Yes. The state code occupies characters 1–2 of the GSTIN and ranges from 01 (Jammu & Kashmir) to 38 (Ladakh), covering all 28 states and 8 union territories recognised under the CGST Act. The workflow validates the numeric format of the state code as part of the structural check but does not restrict processing to any specific state. The three demo certificates cover Karnataka (29), Maharashtra (27) and Haryana (06), illustrating multi-state operation.
The checksum workflow runs fully offline using the deterministic GSTN base-36 Luhn algorithm — no portal lookup is required or performed during extraction. This makes the process instantaneous and auditable: the computed expected check character is logged alongside the extracted character for every certificate. For live GSTN portal verification (to confirm the GSTIN is currently active and not cancelled), the validated GSTIN list produced by this workflow can be fed into a separate online verification step via the GSTN taxpayer search API, which is a distinct process outside the scope of this certificate extraction workflow.

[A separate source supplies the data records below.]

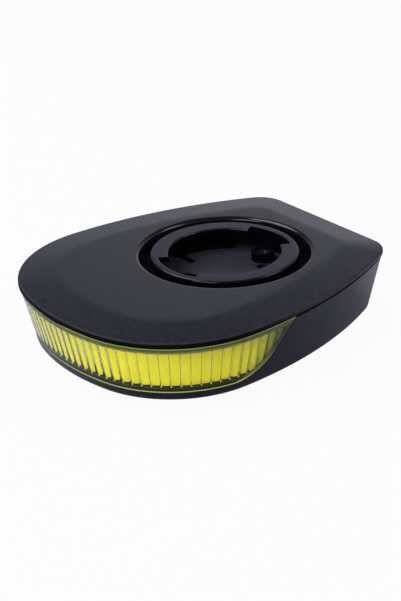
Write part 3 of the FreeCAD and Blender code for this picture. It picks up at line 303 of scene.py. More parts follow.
sheet = bmesh.new()
bmesh.ops.create_grid(sheet, x_segments=1, y_segments=1, size=3.0)
floor_mesh = bpy.data.meshes.new("table_top")
sheet.to_mesh(floor_mesh)
sheet.free()
floor_mesh.materials.append(floor_paint)
table_top = bpy.data.objects.new("table_top", floor_mesh)
bpy.context.scene.collection.objects.link(table_top)

# %% [markdown]
# Gloss is only a reflection, so a black part shows its form by what it mirrors. In a real studio the
# white sweep stands round the table and the ceiling above it is darker. So the glossy rays see a white
# with a trace of blue low down and a bluish grey overhead, and level faces come out darker than those
# that lean away. A grey screen at the far left keeps that side from turning as pale as the back.

# %% White surroundings
world = bpy.data.worlds.new("studio")
world.use_nodes = True
bpy.context.scene.world = world
sky = Graph(world.node_tree)
sideways, _, upwards = sky.split(sky.node("ShaderNodeTexCoord", output="Generated"))
left_side = (0.0 - sideways).step(0.74, 0.86)
ceiling = (upwards.step(0.12, 0.7) + left_side * 0.5) * sky.ray_is("Is Glossy Ray")
seen = sky.ray_is("Is Camera Ray", "Is Glossy Ray", "Is Transmission Ray")
lit = sky.node("ShaderNodeBackground", inputs={"Color": WHITE, "Strength": 0.45})
sheen = sky.mix(sky.ray_is("Is Glossy Ray"), WHITE, paint("#f3f6ff"))
sweep = sky.node("ShaderNodeBackground", inputs={"Color": sheen, "Strength": 1.0})
overhead = sky.node("ShaderNodeBackground", inputs={"Color": paint("#80869c"), "Strength": 1.0})
sky.show(sky.mixed(seen, lit, sky.mixed(ceiling, sweep, overhead)), "ShaderNodeOutputWorld")
bpy.context.scene.view_settings.view_transform = "Standard"

# %% Soft lamps
AIM = Vector((0, 0, 0.01))


def soft_lamp(name, place, width, power):
    """A square area lamp that faces the middle of the bicycle light."""
    lamp = bpy.data.lights.new(name, "AREA")
    lamp.size = width
    lamp.energy = power
    holder = bpy.data.objects.new(name, lamp)
    facing = (Vector(place) - AIM).to_track_quat("Z", "Y").to_matrix().to_4x4()
    holder.matrix_world = Matrix.Translation(place) @ facing
    bpy.context.scene.collection.objects.link(holder)
    print(f"{name}: {power} W at {[round(c, 2) for c in place]}")


soft_lamp("key_lamp", (-0.35, -0.25, 0.6), 0.5, 6.0)
soft_lamp("front_lamp", (0.25, -0.7, 0.35), 0.5, 4.5)
soft_lamp("side_lamp", (0.5, 0.45, 0.45), 0.4, 3.0)


# %% [markdown]
# ## The outline
# Cover, housing and lens all follow one outline: arcs for the nose, the shoulders, the flanks and the
# corners, and a straight tail. A curve object with a bevel could follow it, but the walls lean inwards and
# the plateau has tighter corners, so each height needs its own copy. Spin turns one vertex about the centre
# of each arc in turn and leaves a chain of edges behind. Only the right half is drawn, and every chain
# has the same number of vertices, so that two chains can be bridged with clean four-sided faces.

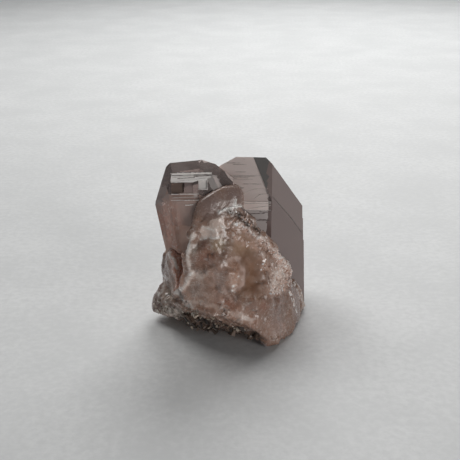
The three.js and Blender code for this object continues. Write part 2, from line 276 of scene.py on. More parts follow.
BIG_FRONT = Plane(-4, 0, (2.74, -1.87, 0))
BIG_RIGHT = Plane(56, 0, (13.22, 2.44, 0))
SIDE_FRONT = Plane(3.4, 26.5, (-12.7, -5.5, 40))
SIDE_BODY = Plane(-6.5, -8.6, (-13, -7.7, 35.6))
SIDE_CORNER = Plane(-40, -10, (-16.4, -4, 32.1))
SIDE_LEFT = Plane(-63, 22.4, (-12.6, -6.7, 37.7))
SIDE_RIGHT = Plane(49, 35.8, (-3.7, -5.2, 39.6))

# Painted sheen: the pale glow of the bright surroundings reflected in the facets, laid on as a flat tone.
PAINTED_SHEEN = (0.90, 0.78, 0.74)
PEWTER = (0.66, 0.61, 0.60)
MAUVE = (0.19, 0.135, 0.125)
# Painted reflection: the dark tone of the upper right of the tall crystal's front, where darker surroundings
# are mirrored.
PAINTED_DARK_REFLECTION = (0.10, 0.098, 0.094)
# Painted reflection: the white of the bright surroundings mirrored in the leaning crystal's upward steps.
PAINTED_WHITE_REFLECTION = (0.97, 0.94, 0.91)
TAN = (0.33, 0.215, 0.175)
UMBER = (0.13, 0.085, 0.06)
# Reddish brown, painted lighter to offset the shade that the broken mass and lobe cast on the leaning
# crystal's lower body.
COPPER = (0.66, 0.42, 0.32)
WINE = (0.15, 0.10, 0.092)


def patch(left: float, low: float, right: float, high: float) -> tuple[tuple[float, float], ...]:
    """The outline of an upright rectangle on a face."""
    return ((left, low), (right, low), (right, high), (left, high))


PANELS = (
    Panel(BIG_FRONT, ((-9, 31.7), (7.3, 31.7), (2.9, 42.6), (-9, 44)), PAINTED_SHEEN, 0.72),
    Panel(BIG_FRONT, patch(-9, 29.7, 7.7, 31.7), PAINTED_SHEEN, 0.9),
    Panel(BIG_FRONT, patch(-9, 10, 12, 29.7), PEWTER, 0.8),
    Panel(BIG_FRONT, ((7.3, 31.85), (12, 31.85), (12, 44), (2.9, 44), (2.9, 42.6)), PAINTED_DARK_REFLECTION, 0.94, 0.3),
    Panel(BIG_RIGHT, patch(-16, 0, 16, 45), MAUVE, 0.88),
    Panel(BIG_RIGHT, ((-16, 0), (16, 0), (16, 12), (10.6, 17.4), (3.1, 25.2), (-5.5, 33), (-16, 33)),
          WINE, 0.9),
    Panel(SIDE_FRONT, patch(0.1, -2.35, 9.3, -0.25), PAINTED_WHITE_REFLECTION, 1.0),
    Panel(SIDE_FRONT, patch(6.2, -4, 8.2, -2), PAINTED_WHITE_REFLECTION, 0.85),
    Panel(SIDE_FRONT, patch(0.1, -6.45, 6.3, -4.95), PAINTED_WHITE_REFLECTION, 0.5),
    Panel(SIDE_RIGHT, patch(-1.6, -4.6, 1.4, -0.8), PAINTED_WHITE_REFLECTION, 0.5),
    Panel(SIDE_LEFT, patch(-5, -6.5, -0.4, -1.5), PAINTED_SHEEN, 0.35),
    Panel(SIDE_BODY, patch(-2, -24, 14, 0), TAN, 0.8),
    Panel(SIDE_CORNER, patch(-3, -24, 8, 0), TAN, 0.7),
    # Painted light: the leaning crystal's lower body, toned lighter against the shade of the mass beside it.
    Panel(SIDE_BODY, patch(-2, -24, 14, -8), COPPER, 0.8),
    Panel(SIDE_CORNER, patch(-3, -24, 8, -8), COPPER, 0.8),
    Panel(SIDE_FRONT, patch(0.15, -4.7, 3, -2.5), UMBER, 0.86),
    Panel(SIDE_FRONT, patch(3.1, -4.8, 4.9, -2.4), MAUVE, 0.5),
)

PAINT: dict[Mask, tuple[Spot | Trail, ...]] = {
    Mask.HAZE: (
        Seen(SEEN_VEIN, 1.2, 1.0), Seen(SEEN_LIP, 1.2, 0.5), Seen(((-7, -10.6),), 1.8, 0.6),
        *(Seen(thread, 0.9, 0.6) for thread in SEEN_THREADS),
        Seen(((-14.5, -18.6), (-12.5, -19.4)), 2.2, 0.9),
        Seen(((11.3, -9.6), (10.6, -13.6)), 2.4, 0.7), Trail(BACK_FOOT, 4.5, 0.6),
    ),
    Mask.FROST: (
        Seen(((-5.4, -0.6), (-3.6, 0.3), (-2.6, 1.2)), 2.3, 1.0), Seen(((-4.4, 2), (-2.4, 2.4)), 1.0, 0.6),
    ),
    Mask.SNOW: (
        Seen(SEEN_CREST, 0.6, 1.0), Seen(((1.1, 5.4), (1.5, 7.2)), 0.6, 1.0), Seen(((-2.5, 4.1),), 0.7, 1.0),
        Seen(SEEN_VEIN, 0.6, 0.5), *(Seen(thread, 0.45, 0.7) for thread in SEEN_THREADS),
        Seen(((-6.6, -2), (-4.4, -1.9), (-2.6, -1.6)), 0.5, 1.0),
        Seen(((0.7, -13.2),), 0.5, 1.0), Seen(((2, -10.8),), 0.4, 1.0), Seen(((0.3, -14.1),), 0.4, 1.0),
        Seen(SEEN_RIM, 0.6, 0.3), Trail(SEAM, 0.7, 1.0),
        Seen(((1.8, -20.8), (3.6, -20.6), (5.6, -20.7)), 0.6, 0.35),
        Seen(((-1.9, 1.4), (-1.4, 0.2), (-0.7, -1.2)), 0.4, 0.8),
        Seen(((-6.3, 0.9), (-4.9, 0.2), (-3.5, -0.5)), 0.4, 0.8),
    ),
    # Dark stains on the crust, under it and on the back of the foot, and a dark slit low between the lobe and
    # the mass; the band along the crevice behind the rim is painted shade.
    Mask.STAIN: (
        Trail(UNDER_CRUST, 3.6, 1.0), Trail(CRUST, 2.4, 0.9), Trail(CREVICE, 1.2, 1.0),
        Trail(BACK_FOOT, 1.8, 0.7), Seen(((-11.4, -14.9), (-11.1, -15.9)), 0.7, 0.8),
    ),
    Mask.GOLD: (
        Seen(((3.4, -4),), 4.2, 1.0), Seen(((4.4, -7.2), (5, -10), (4.6, -13)), 3.6, 1.0),
    ),
    Mask.VEIL: (
        Trail(((-15.6, -4.6, 28), (-14, -5.6, 25), (-12.4, -6, 20), (-10.8, -9, 15)), 4.4, 1.0),
        Trail(((-13.5, -6.4, 32), (-12, -6.4, 28)), 3.6, 0.6),
    ),
    Mask.CRUST: (
        Trail(CRUST, 3.2, 1.0), Trail(UNDER_CRUST, 3.4, 0.9), Trail(BACK_FOOT, 3.6, 0.7),
    ),
    Mask.SPARKLE: (
        Seen(SEEN_RIM, 1.5, 1.0), Seen(SEEN_GLITTER, 1.3, 0.6), Seen(((11.3, -9.6), (10.6, -13.6)), 2.4, 0.7),
        Seen(((0.6, -12.6),), 1.6, 0.6), Trail(CREVICE, 1.6, 0.6), Seen(SEEN_VEIN, 0.8, 0.35),
        Trail(SEAM, 0.9, 1.0), Trail(LIP, 1.2, 0.3), Trail(RIM, 1.2, 0.5),
    ),
    Mask.LUMP: (
        Trail(((-17, -1.4, 4), (-14, -5, 5), (-11, -8.2, 6), (-8, -10.6, 7.6)), 3.6, 1.0),
        Trail(LIP, 1.0, 0.15), Trail(CRUST, 2.4, 0.5), Trail(BACK_FOOT, 2.0, 0.4),
    ),
    Mask.GLASSY: (
        Trail(((-15.2, -2.6, 20), (-16.4, -1, 12), (-18.6, 0.6, 6)), 3.8, 1.0),
        Trail(((16.8, -2, 10), (17.8, -2, 3)), 5.0, 1.0),
        Spot((-3.6, -9.4, 33.6), 4.6, 1.0), Spot((1.6, -7.2, 35), 4.2, 1.0), Spot((11.4, -10.4, 6), 5, 0.55),
    ),
}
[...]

The checksum validation confirms that the GSTIN was structurally correct and arithmetically valid at the time of its issuance — it cannot detect subsequent cancellation or suspension, which requires a live GSTN portal query under the CGST Act’s registration management provisions. The workflow is designed as a fast, offline first-pass filter: it eliminates forged or corrupted certificates immediately (which a portal query cannot prioritise), and the validated GSTIN list can then be submitted for portal status checks in bulk. This two-stage approach is consistent with the due-diligence standard described in Circular No. 183/15/2022-GST.